• [STATED GOAL]: The line containing "bpy.data.objects.remove(obj)" and every line after it, through the last, are to be extracted exactly; no other lines belong in the answer.

• [SOURCE EXCERPT]:
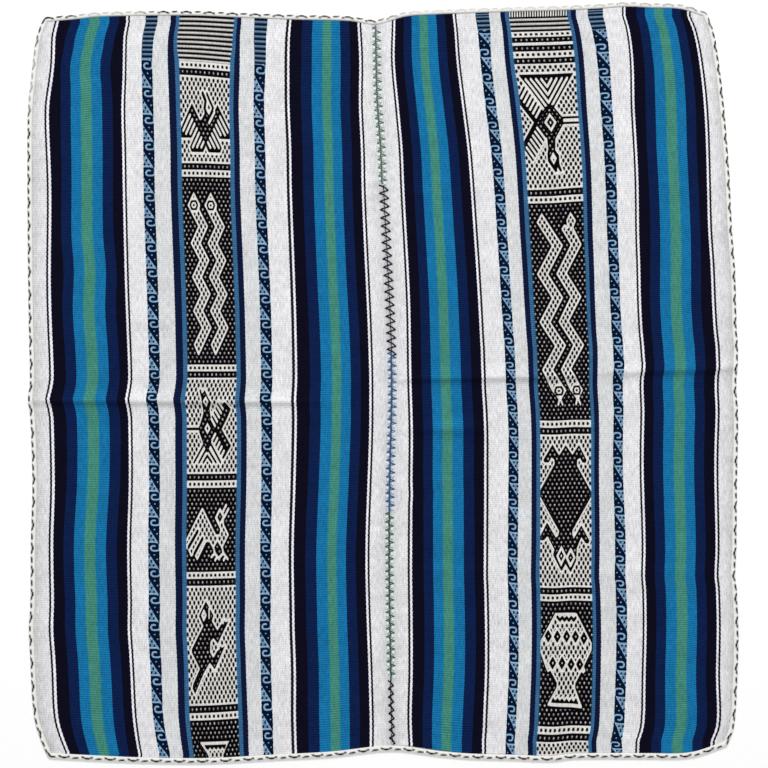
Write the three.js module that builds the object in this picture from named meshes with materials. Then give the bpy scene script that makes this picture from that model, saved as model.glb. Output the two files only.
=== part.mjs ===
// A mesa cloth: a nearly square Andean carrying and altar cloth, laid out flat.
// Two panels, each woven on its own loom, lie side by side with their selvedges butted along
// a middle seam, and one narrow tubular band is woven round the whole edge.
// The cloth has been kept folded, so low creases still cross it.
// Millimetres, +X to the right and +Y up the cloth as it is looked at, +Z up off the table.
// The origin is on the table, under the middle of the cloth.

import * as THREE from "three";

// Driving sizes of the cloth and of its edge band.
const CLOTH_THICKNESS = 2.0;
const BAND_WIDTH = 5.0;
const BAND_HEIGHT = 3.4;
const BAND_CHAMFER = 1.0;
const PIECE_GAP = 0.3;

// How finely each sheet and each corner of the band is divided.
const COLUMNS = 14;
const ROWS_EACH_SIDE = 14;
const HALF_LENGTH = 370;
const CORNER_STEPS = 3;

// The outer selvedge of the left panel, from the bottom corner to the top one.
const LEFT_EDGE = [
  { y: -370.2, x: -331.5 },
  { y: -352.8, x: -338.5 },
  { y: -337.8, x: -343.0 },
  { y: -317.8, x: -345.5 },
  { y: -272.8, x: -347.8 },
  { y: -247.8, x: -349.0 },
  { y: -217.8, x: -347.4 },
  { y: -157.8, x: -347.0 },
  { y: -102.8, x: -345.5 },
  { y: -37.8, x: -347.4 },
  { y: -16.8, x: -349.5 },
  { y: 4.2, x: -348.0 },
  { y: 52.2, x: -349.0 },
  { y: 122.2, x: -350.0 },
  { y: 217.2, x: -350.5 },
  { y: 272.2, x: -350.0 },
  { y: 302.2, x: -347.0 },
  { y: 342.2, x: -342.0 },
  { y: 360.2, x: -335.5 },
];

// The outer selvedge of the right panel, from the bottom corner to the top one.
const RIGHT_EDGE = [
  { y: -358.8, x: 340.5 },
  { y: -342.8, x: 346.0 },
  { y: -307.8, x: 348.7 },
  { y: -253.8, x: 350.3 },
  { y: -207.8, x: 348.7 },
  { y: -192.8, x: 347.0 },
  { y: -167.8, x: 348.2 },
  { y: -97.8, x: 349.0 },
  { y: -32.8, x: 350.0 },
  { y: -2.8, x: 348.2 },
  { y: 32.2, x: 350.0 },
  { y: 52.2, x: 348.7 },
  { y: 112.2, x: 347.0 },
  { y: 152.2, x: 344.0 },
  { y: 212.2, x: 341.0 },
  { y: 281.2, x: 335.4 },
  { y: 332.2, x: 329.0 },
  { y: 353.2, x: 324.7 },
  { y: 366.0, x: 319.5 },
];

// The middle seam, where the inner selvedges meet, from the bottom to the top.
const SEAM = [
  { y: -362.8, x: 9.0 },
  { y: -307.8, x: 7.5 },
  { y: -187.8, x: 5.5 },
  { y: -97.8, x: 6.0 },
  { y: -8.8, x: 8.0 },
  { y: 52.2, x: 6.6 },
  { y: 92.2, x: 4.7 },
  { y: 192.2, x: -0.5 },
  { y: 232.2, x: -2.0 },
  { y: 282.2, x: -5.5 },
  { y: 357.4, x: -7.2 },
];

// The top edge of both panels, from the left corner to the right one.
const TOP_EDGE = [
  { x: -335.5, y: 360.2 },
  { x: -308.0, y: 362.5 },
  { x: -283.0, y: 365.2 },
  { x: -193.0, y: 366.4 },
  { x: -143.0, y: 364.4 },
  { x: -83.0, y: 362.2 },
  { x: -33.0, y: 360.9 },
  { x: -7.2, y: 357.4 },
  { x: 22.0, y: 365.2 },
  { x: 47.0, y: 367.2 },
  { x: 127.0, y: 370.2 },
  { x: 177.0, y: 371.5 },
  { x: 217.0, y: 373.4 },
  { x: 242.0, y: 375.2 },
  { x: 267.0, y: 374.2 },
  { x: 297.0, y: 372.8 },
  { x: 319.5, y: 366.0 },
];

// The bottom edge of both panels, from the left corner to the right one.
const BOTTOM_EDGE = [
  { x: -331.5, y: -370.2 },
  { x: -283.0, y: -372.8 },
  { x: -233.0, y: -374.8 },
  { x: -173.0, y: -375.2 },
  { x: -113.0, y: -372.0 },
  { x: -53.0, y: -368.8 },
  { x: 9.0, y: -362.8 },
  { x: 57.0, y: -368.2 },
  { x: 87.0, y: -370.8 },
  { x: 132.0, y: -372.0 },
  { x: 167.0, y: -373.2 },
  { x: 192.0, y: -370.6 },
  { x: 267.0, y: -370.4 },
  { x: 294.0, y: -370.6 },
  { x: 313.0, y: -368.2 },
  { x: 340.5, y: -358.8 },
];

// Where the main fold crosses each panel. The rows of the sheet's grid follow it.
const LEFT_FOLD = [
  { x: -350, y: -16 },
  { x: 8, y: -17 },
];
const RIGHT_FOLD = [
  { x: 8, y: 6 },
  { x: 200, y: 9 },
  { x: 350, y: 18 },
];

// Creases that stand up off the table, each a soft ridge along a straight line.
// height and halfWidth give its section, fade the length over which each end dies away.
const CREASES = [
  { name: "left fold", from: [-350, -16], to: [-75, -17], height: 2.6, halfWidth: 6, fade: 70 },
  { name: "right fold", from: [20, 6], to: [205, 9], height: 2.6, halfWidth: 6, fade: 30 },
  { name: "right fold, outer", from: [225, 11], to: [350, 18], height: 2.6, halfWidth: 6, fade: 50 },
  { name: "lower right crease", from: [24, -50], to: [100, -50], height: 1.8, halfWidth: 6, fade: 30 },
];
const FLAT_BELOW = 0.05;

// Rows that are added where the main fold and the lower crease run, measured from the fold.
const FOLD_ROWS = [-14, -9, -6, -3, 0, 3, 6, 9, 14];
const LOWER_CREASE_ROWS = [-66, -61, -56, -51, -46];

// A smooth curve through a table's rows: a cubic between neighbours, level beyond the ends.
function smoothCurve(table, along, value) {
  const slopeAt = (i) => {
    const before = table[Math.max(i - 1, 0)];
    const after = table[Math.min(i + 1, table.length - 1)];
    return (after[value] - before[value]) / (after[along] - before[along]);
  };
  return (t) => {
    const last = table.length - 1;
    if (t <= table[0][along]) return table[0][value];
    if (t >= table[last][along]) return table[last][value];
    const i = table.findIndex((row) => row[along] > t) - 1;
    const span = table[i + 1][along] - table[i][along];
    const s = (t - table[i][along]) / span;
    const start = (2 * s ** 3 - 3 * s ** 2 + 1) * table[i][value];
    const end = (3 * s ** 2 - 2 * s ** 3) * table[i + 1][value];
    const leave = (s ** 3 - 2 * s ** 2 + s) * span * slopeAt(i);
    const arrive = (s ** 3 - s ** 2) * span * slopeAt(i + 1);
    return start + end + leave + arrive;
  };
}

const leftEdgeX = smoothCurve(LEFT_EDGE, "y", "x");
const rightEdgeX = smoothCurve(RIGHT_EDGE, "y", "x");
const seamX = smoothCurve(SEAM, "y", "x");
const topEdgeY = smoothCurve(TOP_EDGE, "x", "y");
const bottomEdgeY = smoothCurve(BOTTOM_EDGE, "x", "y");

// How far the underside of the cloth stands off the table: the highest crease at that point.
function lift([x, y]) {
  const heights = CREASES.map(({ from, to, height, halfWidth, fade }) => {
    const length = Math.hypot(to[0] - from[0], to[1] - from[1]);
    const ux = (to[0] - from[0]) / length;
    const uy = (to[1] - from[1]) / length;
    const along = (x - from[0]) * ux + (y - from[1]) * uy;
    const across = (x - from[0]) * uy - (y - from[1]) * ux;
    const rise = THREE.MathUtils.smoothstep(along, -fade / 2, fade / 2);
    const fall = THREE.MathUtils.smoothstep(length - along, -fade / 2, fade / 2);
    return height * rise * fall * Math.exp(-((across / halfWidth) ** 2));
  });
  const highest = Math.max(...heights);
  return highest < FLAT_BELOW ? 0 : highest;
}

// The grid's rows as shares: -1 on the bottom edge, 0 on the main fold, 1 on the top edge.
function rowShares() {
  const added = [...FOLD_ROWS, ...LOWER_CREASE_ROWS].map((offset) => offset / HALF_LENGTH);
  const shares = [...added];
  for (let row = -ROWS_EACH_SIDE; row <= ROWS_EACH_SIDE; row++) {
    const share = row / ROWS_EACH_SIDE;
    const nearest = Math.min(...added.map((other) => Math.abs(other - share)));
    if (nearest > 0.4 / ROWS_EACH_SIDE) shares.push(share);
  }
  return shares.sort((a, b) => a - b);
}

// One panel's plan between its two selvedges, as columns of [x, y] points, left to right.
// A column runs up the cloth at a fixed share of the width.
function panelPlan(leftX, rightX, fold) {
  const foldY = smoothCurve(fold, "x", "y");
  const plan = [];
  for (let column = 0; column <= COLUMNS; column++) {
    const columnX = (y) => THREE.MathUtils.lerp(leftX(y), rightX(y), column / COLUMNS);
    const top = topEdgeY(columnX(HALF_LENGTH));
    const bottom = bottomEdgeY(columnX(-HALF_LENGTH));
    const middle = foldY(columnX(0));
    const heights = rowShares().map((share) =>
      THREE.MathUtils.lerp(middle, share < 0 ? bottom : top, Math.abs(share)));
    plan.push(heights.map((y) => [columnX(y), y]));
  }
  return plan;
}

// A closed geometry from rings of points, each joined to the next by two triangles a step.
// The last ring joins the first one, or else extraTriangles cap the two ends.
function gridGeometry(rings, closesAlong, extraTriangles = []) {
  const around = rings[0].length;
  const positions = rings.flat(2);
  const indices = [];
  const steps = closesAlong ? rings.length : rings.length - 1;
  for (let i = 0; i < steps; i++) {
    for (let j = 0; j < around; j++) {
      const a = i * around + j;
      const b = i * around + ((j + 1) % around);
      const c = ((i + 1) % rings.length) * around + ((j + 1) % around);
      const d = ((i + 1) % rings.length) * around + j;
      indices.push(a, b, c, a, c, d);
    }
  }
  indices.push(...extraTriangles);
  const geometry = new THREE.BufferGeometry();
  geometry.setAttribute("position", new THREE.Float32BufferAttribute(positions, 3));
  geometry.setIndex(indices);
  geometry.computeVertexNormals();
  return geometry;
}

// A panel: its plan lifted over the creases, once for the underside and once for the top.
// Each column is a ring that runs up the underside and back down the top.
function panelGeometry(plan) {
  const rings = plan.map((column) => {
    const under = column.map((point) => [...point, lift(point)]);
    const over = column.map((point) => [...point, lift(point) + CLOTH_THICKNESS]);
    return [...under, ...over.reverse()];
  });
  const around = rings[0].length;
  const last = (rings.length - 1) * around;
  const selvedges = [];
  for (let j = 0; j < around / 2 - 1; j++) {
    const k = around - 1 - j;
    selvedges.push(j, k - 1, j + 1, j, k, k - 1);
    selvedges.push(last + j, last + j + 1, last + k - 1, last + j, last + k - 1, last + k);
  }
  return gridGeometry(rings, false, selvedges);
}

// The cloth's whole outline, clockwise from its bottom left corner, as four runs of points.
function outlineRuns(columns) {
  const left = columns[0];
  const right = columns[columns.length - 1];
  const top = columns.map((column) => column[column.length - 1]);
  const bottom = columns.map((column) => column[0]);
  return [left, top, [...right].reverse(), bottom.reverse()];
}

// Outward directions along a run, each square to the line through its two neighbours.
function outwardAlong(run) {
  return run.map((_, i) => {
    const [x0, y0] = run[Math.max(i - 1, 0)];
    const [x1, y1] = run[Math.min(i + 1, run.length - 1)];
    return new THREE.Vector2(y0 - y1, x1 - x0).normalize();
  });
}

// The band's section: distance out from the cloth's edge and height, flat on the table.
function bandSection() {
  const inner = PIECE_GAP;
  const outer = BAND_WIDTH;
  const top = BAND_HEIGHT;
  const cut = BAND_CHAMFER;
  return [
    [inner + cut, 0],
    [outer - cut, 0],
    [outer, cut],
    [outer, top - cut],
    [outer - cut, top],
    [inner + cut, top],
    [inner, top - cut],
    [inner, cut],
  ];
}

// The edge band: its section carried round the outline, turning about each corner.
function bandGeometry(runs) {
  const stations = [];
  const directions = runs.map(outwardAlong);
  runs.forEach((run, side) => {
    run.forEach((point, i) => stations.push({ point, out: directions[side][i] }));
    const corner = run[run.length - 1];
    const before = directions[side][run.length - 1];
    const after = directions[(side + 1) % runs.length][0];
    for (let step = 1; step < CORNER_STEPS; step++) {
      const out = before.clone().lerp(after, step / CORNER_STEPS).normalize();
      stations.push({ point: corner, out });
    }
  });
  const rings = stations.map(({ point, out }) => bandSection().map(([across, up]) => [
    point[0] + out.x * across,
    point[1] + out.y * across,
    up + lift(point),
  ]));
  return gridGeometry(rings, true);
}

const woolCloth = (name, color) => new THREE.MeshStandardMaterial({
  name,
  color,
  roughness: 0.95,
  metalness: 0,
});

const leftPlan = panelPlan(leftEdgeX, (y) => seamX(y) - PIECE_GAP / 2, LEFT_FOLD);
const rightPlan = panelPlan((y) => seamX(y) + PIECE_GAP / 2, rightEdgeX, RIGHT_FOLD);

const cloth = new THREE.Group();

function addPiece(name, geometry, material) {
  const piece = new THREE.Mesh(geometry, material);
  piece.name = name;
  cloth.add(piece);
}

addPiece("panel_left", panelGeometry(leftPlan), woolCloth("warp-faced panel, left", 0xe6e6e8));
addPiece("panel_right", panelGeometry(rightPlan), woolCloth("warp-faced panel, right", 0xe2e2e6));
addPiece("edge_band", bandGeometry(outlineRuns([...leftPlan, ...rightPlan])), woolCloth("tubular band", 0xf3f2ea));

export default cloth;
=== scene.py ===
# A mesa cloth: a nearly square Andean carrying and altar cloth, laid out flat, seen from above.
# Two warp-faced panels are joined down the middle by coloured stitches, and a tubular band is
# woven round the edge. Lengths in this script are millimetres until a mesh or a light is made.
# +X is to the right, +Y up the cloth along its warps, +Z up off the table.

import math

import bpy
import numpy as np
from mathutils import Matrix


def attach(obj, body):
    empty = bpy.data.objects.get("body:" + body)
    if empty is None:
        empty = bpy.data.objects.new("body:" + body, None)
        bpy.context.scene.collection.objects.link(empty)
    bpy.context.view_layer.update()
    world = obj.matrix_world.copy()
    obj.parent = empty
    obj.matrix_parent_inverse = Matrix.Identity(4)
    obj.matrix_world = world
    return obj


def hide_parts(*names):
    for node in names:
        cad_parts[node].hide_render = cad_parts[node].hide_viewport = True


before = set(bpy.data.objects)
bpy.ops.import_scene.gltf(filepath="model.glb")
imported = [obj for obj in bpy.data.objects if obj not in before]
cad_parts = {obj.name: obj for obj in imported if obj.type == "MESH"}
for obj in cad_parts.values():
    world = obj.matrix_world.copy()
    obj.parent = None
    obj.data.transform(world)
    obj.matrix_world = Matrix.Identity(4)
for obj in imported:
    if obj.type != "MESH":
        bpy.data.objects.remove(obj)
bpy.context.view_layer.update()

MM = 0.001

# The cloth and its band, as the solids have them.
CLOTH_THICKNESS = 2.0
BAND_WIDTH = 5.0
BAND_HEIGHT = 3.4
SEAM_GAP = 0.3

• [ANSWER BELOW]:
        bpy.data.objects.remove(obj)
bpy.context.view_layer.update()

MM = 0.001

# The cloth and its band, as the solids have them.
CLOTH_THICKNESS = 2.0
BAND_WIDTH = 5.0
BAND_HEIGHT = 3.4
SEAM_GAP = 0.3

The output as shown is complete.